A computational inverse problem approach for the design of morphing processes in thermally activated smart structural materials

Abstract

Shape memory polymers (SMP) are attracting increasing attention as a class of smart structural materials due to their light weight, ability to exhibit variable stiffness and undergo large deformations without damage, and, of course, their shape memory effect. SMP have the clear potential to be used to develop a variety of structures that are intrinsically morphable. In theory, a structure composed completely of SMP could have limitless shape-changing functionality, provided sufficient activation and mechanical actuation. Towards the utilization of this potential functionality, this work presents a computational framework to design the optimal activation and actuation to morph a structure composed of a smart material into a predefined shape or set of shapes. A numerical study is shown for the example of thermally activated smart materials in which the objective is to identify the applied boundary heat and traction to deform and lock a given structure into a predefined shape with minimal total energy and without damaging the material.
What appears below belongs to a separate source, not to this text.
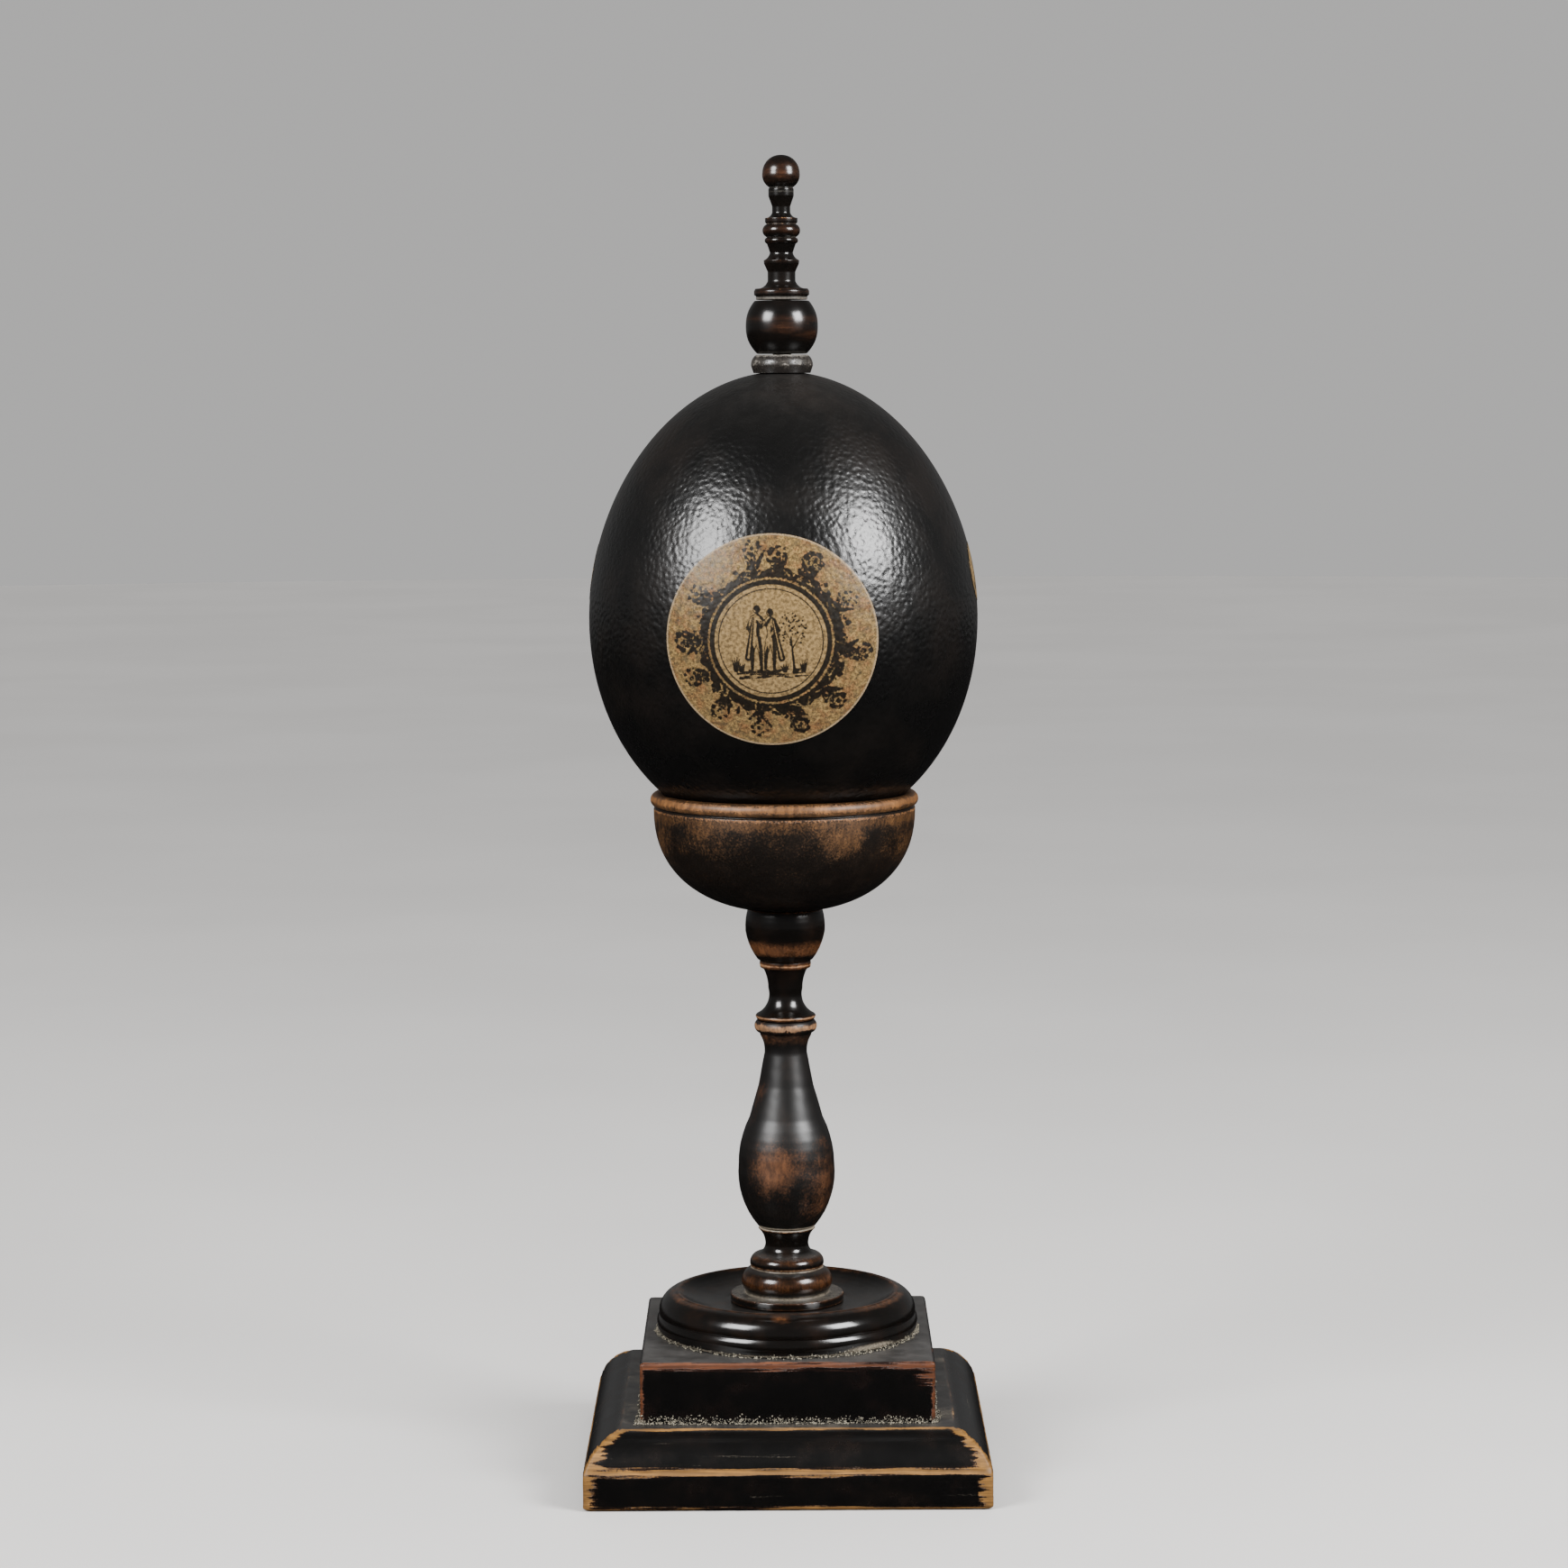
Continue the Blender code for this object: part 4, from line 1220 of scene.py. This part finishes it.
def print_finish(name, settings, picture_radius):
    """Old varnished print: stained ochre ground, fine radial lines and specks, and black ink."""
    material, tree, shader, place = new_material(name)
    shell = tree.group(pitted_shell_group(), {"Vector": place})
    flat = tree.node("ShaderNodeAttribute", attribute_name="print_place").outputs["Vector"]
    rho = tree.node("ShaderNodeVectorMath", {0: flat}, operation="LENGTH").outputs["Value"]
    spoke = tree.scaled(tree.vector("NORMALIZE", flat), 6.0)
    depth = tree.node("ShaderNodeCombineXYZ", {2: tree.times(rho, 0.03)}).outputs[0]
    radial = tree.noise(tree.vector("ADD", spoke, depth), 1.6, 2.0, 0.5)
    ridge = tree.math("ABSOLUTE", tree.minus(radial, 0.5))
    speck = tree.noise(flat, 2.4, 4.0, 0.62)
    stain = tree.noise(flat, 0.22, 5.0, 0.62)
    blot = tree.noise(flat, 0.9, 4.0, 0.6)
    in_picture = tree.smooth(rho, picture_radius - 0.3, picture_radius, 1.0, 0.0)
    in_border = tree.minus(1.0, in_picture)
    ground = tree.mix(tree.smooth(stain, 0.42, 0.66), rgba(settings.ochre), rgba(settings.sienna))
    ground = tree.mix(in_picture, ground, rgba(settings.picture))
    ground = tree.shaded(ground, tree.smooth(blot, 0.32, 0.66, 0.42, 1.28))
    smudge = tree.smooth(tree.noise(flat, 0.40, 6.0, 0.75), 0.47, 0.62, 0.0, 0.72)
    ground = tree.mix(tree.times(smudge, in_border), ground, (0.055, 0.040, 0.020, 1.0))
    ground = tree.mix(tree.smooth(tree.field("rim"), 0.25, 0.85, 0.75, 0.0), ground, rgba(settings.edge))
    lines = tree.times(tree.smooth(ridge, 0.0, 0.022, 1.0, 0.0), in_border)
    lines = tree.times(lines, tree.smooth(blot, 0.47, 0.56, 0.0, 0.75))
    speck_depth = tree.plus(0.22, tree.times(in_border, 0.50))
    specks = tree.times(tree.smooth(speck, 0.53, 0.62), speck_depth)
    frayed = tree.swing(tree.noise(flat, 1.3, 3.0, 0.6), 1.7)
    ragged = tree.plus(tree.swing(speck, 0.7), tree.times(frayed, in_border))
    solid = tree.smooth(tree.plus(tree.field("ink"), ragged), -0.07, 0.09, 1.0, 0.0)
    worn_ink = tree.times(solid, tree.smooth(blot, 0.66, 0.80, 0.96, 0.55))
    dark = tree.math("MAXIMUM", worn_ink, tree.math("MAXIMUM", lines, specks))
    colour = tree.mix(dark, ground, rgba(settings.ink))
    paint(tree, shader, colour, tree.smooth(blot, 0.3, 0.7, 0.36, 0.46), shell["Height"], 0.00013)
    shader.inputs["Specular IOR Level"].default_value = 0.24
    return material


# Roundels: name, how far round from the front in degrees, seed of its design, and whether it has a wreath
ROUNDELS = (("front", -3.7, 7, True), ("back", 176.3, 19, True),
            ("right", 86.0, 3, False), ("left", -93.7, 5, False))


class EGGSTAND_OT_roundels(bpy.types.Operator):
    """Lay the printed roundels on the egg"""
    bl_idname = "eggstand.roundels"
    bl_label = "Roundels"

    def execute(self, context):
        settings = context.scene.egg_stand_roundels
        thick = settings.thick / MM
        wreath = print_finish("wreath_print", settings, WREATH_INSIDE)
        picture = print_finish("picture_print", settings, PICTURE_INSIDE)
        large, small = settings.large / MM, settings.small / MM
        wreaths = dict(radius=large, height=WREATH_LEVEL, rings=128, segments=600, design=wreath_ink,
                       design_radius=WREATH_DESIGN, material=wreath)
        pictures = dict(radius=small, height=PICTURE_LEVEL, rings=64, segments=240, design=picture_ink,
                        design_radius=PICTURE_DESIGN, material=picture)
        for name, azimuth, seed, has_wreath in ROUNDELS:
            kind = wreaths if has_wreath else pictures
            mesh = roundel_mesh(f"{name}_roundel", azimuth=azimuth, thick=thick, seed=seed, **kind)
            add_piece(f"{name}_roundel", mesh)
        return {"FINISHED"}


# ---------------------------------------------------------------- finial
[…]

The finite element method is used to analyze the response of the structure given a set of design parameters, and a nonlinear optimization algorithm is applied to identify the ideal activation and actuation to achieve the desired deformation. Through an example problem based on thermally activated SMP, the approach is shown to provide a generalized means to optimally design and/or control smart material structures. The key challenges of this approach are addressed, and the foundation is laid for further exploration into computational approaches for the solution of similar coupled multi-physics inverse problems.